# [V]SCUX Hardwareschlange



## SCUX (16. Januar 2009)

hi ho,
 ich muss Platz machen im Schrank, da sich niemand weiter auf meine Signatur gemeldet hat    

mach ich jetzt, hier und heute nen Superpreis für ein Komplettset!!

*Es handelt sich um 
ein Lenkrad Thrustmaster Rally GT ClutchEdition
ein Saitek Command Unit
und eine Logitech MX5500 (Tastatur + Revolutionmaus!)*

das MX5500Set wurde am 02.08.08 bei MM gekauft, Rechnung hab ich noch.
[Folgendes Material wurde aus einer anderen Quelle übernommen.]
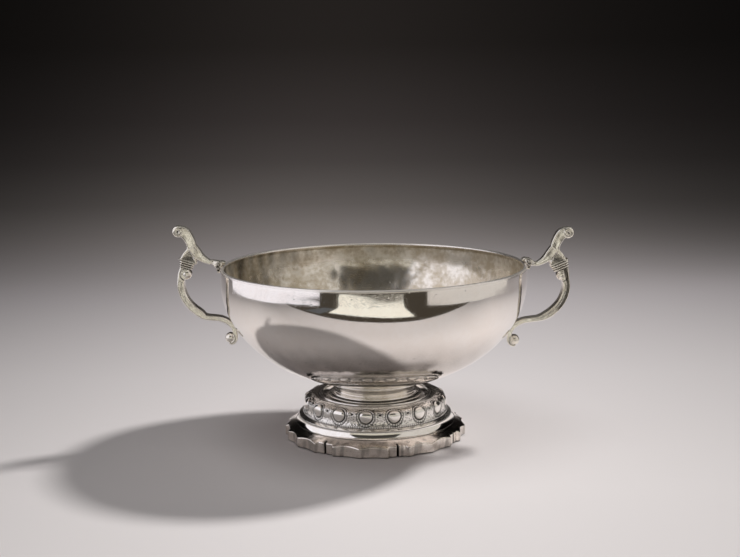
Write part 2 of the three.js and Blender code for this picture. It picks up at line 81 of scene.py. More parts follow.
def arc(
    centre: Pair, semi: Pair, start: float, end: float, steps: int = 24
) -> np.ndarray:
    """Makes points along a part of an ellipse, centre + (semi[0] cos a, semi[1] sin a).

    Args:
        centre: Middle of the ellipse.
        semi: Half of its width and half of its height.
        start: First angle in degrees, 0 being outwards.
        end: Last angle in degrees.
        steps: Steps between the two.

    Returns:
        An array of (radius, height) rows.
    """
    angle = np.radians(np.linspace(start, end, steps + 1))
    return np.column_stack([centre[0] + semi[0] * np.cos(angle), centre[1] + semi[1] * np.sin(angle)])


def rounded(corners: list[Pair], fillet: float, steps: int = 5) -> np.ndarray:
    """Rounds the inner corners of an open line.

    Each rounding is the curve (1-t)^2 a + 2t(1-t) corner + t^2 b, where a and b lie `fillet` before and
    after the corner, or in the middle of a shorter side.

    Args:
        corners: The line's corners. The first and the last stay sharp.
        fillet: Distance from a corner to the ends of its rounding.
        steps: Steps in each rounding.

    Returns:
        An array of (radius, height) rows.
    """
    line = np.array(corners, float)
    before = line[:-2] - line[1:-1]
    after = line[2:] - line[1:-1]
    reach_before = np.linalg.norm(before, axis=1, keepdims=True)
    reach_after = np.linalg.norm(after, axis=1, keepdims=True)
    middle = line[1:-1, None]
    start = middle + (before / reach_before * np.minimum(fillet, reach_before / 2))[:, None]
    end = middle + (after / reach_after * np.minimum(fillet, reach_after / 2))[:, None]
    t = np.linspace(0, 1, steps + 1)[None, :, None]
    curves = (1 - t) ** 2 * start + 2 * t * (1 - t) * middle + t**2 * end
    return np.vstack([line[:1], curves.reshape(-1, 2), line[-1:]])


def evenly(line: np.ndarray, spacing: float) -> np.ndarray:
    """Spaces the points of a line evenly.

    Args:
        line: Rows of (radius, height).
        spacing: About how far apart the new points lie.

    Returns:
        Rows of (radius, height) on the same line.
    """
    length = np.concatenate([[0], np.cumsum(np.linalg.norm(np.diff(line, axis=0), axis=1))])
    count = max(round(length[-1] / spacing), 1)
    places = np.linspace(0, length[-1], count + 1)
    return np.column_stack([np.interp(places, length, column) for column in line.T])


def smooth_line(stations: list[tuple[float, ...]], steps: int) -> np.ndarray:
    """Draws a smooth curve through stations, a centripetal Catmull-Rom spline.

    The knots are spaced by the square root of the distance in the first two columns, and each stretch is
    the Barry-Goldman blend of the four stations around it.

    Args:
        stations: Rows of (x, z, ...), of which all columns are interpolated.
        steps: Steps along the whole curve.

    Returns:
        An array of steps + 1 rows.
    """
    rows = np.array(stations, float)
    ends = (2 * rows[:1] - rows[1:2], 2 * rows[-1:] - rows[-2:-1])
    points = np.vstack([ends[0], rows, ends[1]])
    gaps = np.sqrt(np.linalg.norm(np.diff(points[:, :2], axis=0), axis=1))
    knots = np.concatenate([[0], np.cumsum(gaps)])
    place = np.linspace(0, len(rows) - 1, steps + 1)
    first = np.minimum(place.astype(int), len(rows) - 2)
    k = [knots[first + n][:, None] for n in range(4)]
    p = [points[first + n] for n in range(4)]
    t = k[1] + (place - first)[:, None] * (k[2] - k[1])
    a = [((k[n + 1] - t) * p[n] + (t - k[n]) * p[n + 1]) / (k[n + 1] - k[n]) for n in range(3)]
    b = [((k[n + 2] - t) * a[n] + (t - k[n]) * a[n + 1]) / (k[n + 2] - k[n]) for n in range(2)]
    return ((k[2] - t) * b[0] + (t - k[1]) * b[1]) / (k[2] - k[1])


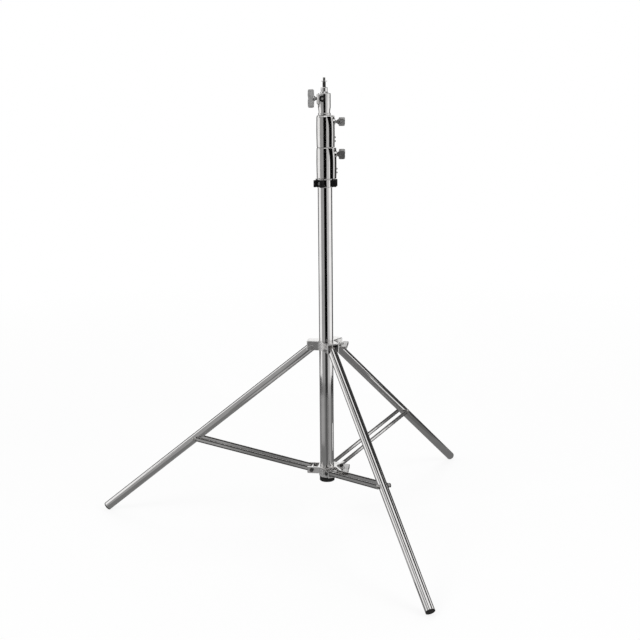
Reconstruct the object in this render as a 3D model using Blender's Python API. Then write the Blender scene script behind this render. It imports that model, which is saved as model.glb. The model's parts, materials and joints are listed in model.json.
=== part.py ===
# Light stand with a three-section telescopic mast and a folding tripod, mast lowered and legs spread.
# Lengths are in metres. The mast stands on the Z axis and the feet touch the ground at Z = 0.

from math import acos, asin, atan2, cos, degrees, hypot, pi, radians, sin, tan

import bmesh
import bpy
from mathutils import Matrix, Vector

# Clearances
seat_gap = 0.0003
slide_gap = 0.0003
stack_gap = 0.0005
turn_gap = 0.0009

# Tubes of the mast. Each smaller one plays loosely in the next, guided by plugs and liners
column_radius = 0.0175
column_wall = 0.0012
middle_wall = 0.0012
top_wall = 0.0012
tube_play = 0.0013
middle_radius = column_radius - column_wall - tube_play
top_radius = middle_radius - middle_wall - tube_play
collar_bore = column_radius + slide_gap

# Azimuths, counted about Z from +X
front_arm_azimuth = radians(-68.1)
arm_count = 3
knob_azimuth = front_arm_azimuth + pi / arm_count
arm_names = ["front", "back", "left"]
flipped_bolts = ["left"]

# Pins, bolts and nuts
pin_radius = 0.0040
pin_head_rim = 0.0022
pin_head_height = 0.0012
bolt_radius = 0.0030
bolt_head_rim = 0.0022
bolt_head_height = 0.0028
bolt_head_crown = 0.0005
nut_rim = 0.0026
nut_height = 0.0036
bolt_stub = 0.0012
pin_head_radius = pin_radius + pin_head_rim
bolt_head_radius = bolt_radius + bolt_head_rim
nut_radius = bolt_radius + nut_rim

# Legs, their bushes and their end plugs
leg_radius = 0.0110
leg_wall = 0.0011
leg_overhang = 0.006
leg_length = 0.7078
foot_flange = 0.0026
foot_chamfer = 0.0006
foot_insert = 0.016
foot_radius = leg_radius
pivot_bush_wall = 0.0010
pivot_bush_rim = 0.0023
pivot_bush_flange = 0.0014
strut_bush_wall = 0.0015
strut_bush_radius = bolt_radius + seat_gap + strut_bush_wall
leg_top_reach = hypot(leg_radius, leg_overhang)

# Strut bars
bar_half_height = 0.0059
bar_thickness = 0.0025
bar_play = 0.00045
bar_inner = leg_radius + bar_play + seat_gap
bar_outer = bar_inner + bar_thickness

# Both collars: sheet, and the boss of the knob
sheet = 0.0025
channel_back = 0.0038
collar_nose = 0.0022
collar_boss_length = 0.0084
channel_floor_radius = collar_bore + channel_back
collar_boss_reach = collar_bore + collar_boss_length

# Leg collar that slides on the column
upper_wrap = 0.0027
upper_nose_reach = 0.0115
upper_skirt = 0.0006
leg_pivot_radius = channel_floor_radius + leg_top_reach + turn_gap
leg_channel_half = leg_radius + seat_gap + pivot_bush_flange + seat_gap
upper_cheek_half = leg_channel_half + sheet
upper_arm_length = leg_pivot_radius + upper_nose_reach
upper_cheek_above = leg_top_reach + turn_gap + seat_gap + sheet
upper_cheek_below = pin_head_radius + upper_skirt

# Strut collar fixed at the foot of the column
lower_wrap = 0.0044
lower_nose_reach = 0.0114
strut_pivot_offset = 0.0020
lower_rim = 0.0023
lip_width = 0.0026
lip_thickness = 0.0024
lower_sleeve_wall = 0.0022
lower_sleeve_drop = 0.0095
strut_pivot_radius = leg_pivot_radius + strut_pivot_offset
bar_channel_half = bar_outer + seat_gap
lower_cheek_half = bar_channel_half + sheet
lower_arm_length = strut_pivot_radius + lower_nose_reach
lower_cheek_above = bar_half_height + lower_rim
lower_cheek_below = bar_half_height + turn_gap + sheet

# Tripod linkage, seen in the plane of one leg
leg_to_strut = 0.393
strut_length = 0.310
collar_spacing = 0.3178
folded_tilt = radians(7.5)

# Rubber cap under the column
cap_floor = 0.0045
cap_skirt = 0.0120
cap_wall = 0.0010
cap_edge = 0.0016

# Clamp sleeves: walls outside the bore, then the block and the strip on it
lower_sleeve_length = 0.0743
upper_sleeve_length = 0.0755
tube_into_sleeve = 0.0345
lower_sleeve_shell = 0.0019
lower_boss_rise = 0.0034
lower_strip_rise = 0.0050
upper_sleeve_shell = 0.0039
upper_boss_rise = 0.0011
upper_strip_rise = 0.0040
lower_boss_inset = 0.00445
upper_boss_inset = 0.0032
boss_flare = 0.0024
boss_flare_height = 0.0350
boss_corner = 0.0042
strip_half_width = 0.0052
sleeve_swell = 0.0004
sleeve_edge = 0.0012
sleeve_foot = 0.0040
sleeve_shoulder = 0.0075
shoulder_pull = 0.6
sleeve_slot = 0.0012
slot_side = 0.0075
slot_height = 0.0225
sleeve_shell_root = 0.0050
ear_radius = 0.0080
ear_rise = 0.0012
lower_knob_drop = 0.0161
upper_knob_drop = 0.0154
rivet_radius = 0.0024
rivet_rise = 0.0026
lower_rivet_heights = [0.0145, 0.0235]
upper_rivet_heights = [0.0145, 0.0235]
shoe_height = 0.013
shoe_angle = radians(24)
shoe_thickness = 0.0018

# T-knobs, along their own axis
knob_shaft_radius = 0.0040
knob_neck_rim = 0.0008
knob_hub_rim = 0.0018
knob_hub_length = 0.0035
knob_wing_depth = 0.0155
knob_wing_half_span = 0.0218
knob_wing_half_thickness = 0.0034
knob_wing_corner = 0.0036
knob_wing_draft = 0.0006
knob_edge = 0.0012
knob_shaft_bevel = 0.0006
knob_cap_height = 0.0045
knob_cap_edge = 0.0015
knob_neck_radius = knob_shaft_radius + knob_neck_rim
knob_hub_radius = knob_neck_radius + knob_hub_rim

# Gap between each knob's hub and the face that it stands off
lower_sleeve_standoff = 0.0005
upper_sleeve_standoff = 0.0043
head_standoff = 0.0023
upper_collar_standoff = 0.0088
lower_collar_standoff = 0.0108

# Turn of each knob's wing about its axis, from upright
lower_sleeve_knob_turn = radians(58)
upper_sleeve_knob_turn = radians(66)
head_knob_turn = radians(14)
upper_collar_knob_turn = radians(95)
lower_collar_knob_turn = radians(100)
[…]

-es sind keine Originalkartons mehr dabei!!
-ich kann es kostenfrei schicken mit einem versicherten Paket
oder 
-es kann bie mir (nähe Wiesbaden) direkt abgeholt werden inkl. ner Tasse Kaffee
-Garantie ist auf das MX-Set sowieso, 
-das Lenkrad ist zwar kaum benutzt aber über 1Jahr alt! das CommandUnit wurde recht wenig benutzt und ist noch älter als das Lenkrad. Da ich keine Kassenzettel mehr habe, haben sie aber eh keine Garantie mehr...
-die Sachen können, bei Postversand, 2Tage getestet werden und bei defekt auf eigene Kosten an mich zurück gesendet werden! 
-Versand erfolgt nach Posteingang! Es kann gerne ein Doppelsternie als Mittelsmann dienen, ihr schickt ihm die Kohle, ich ihm die Ware, er vermittelt es dann weiter (er kann auch die Hardware testen) als Dank bekommt er ein Spiel von mir geschenkt!!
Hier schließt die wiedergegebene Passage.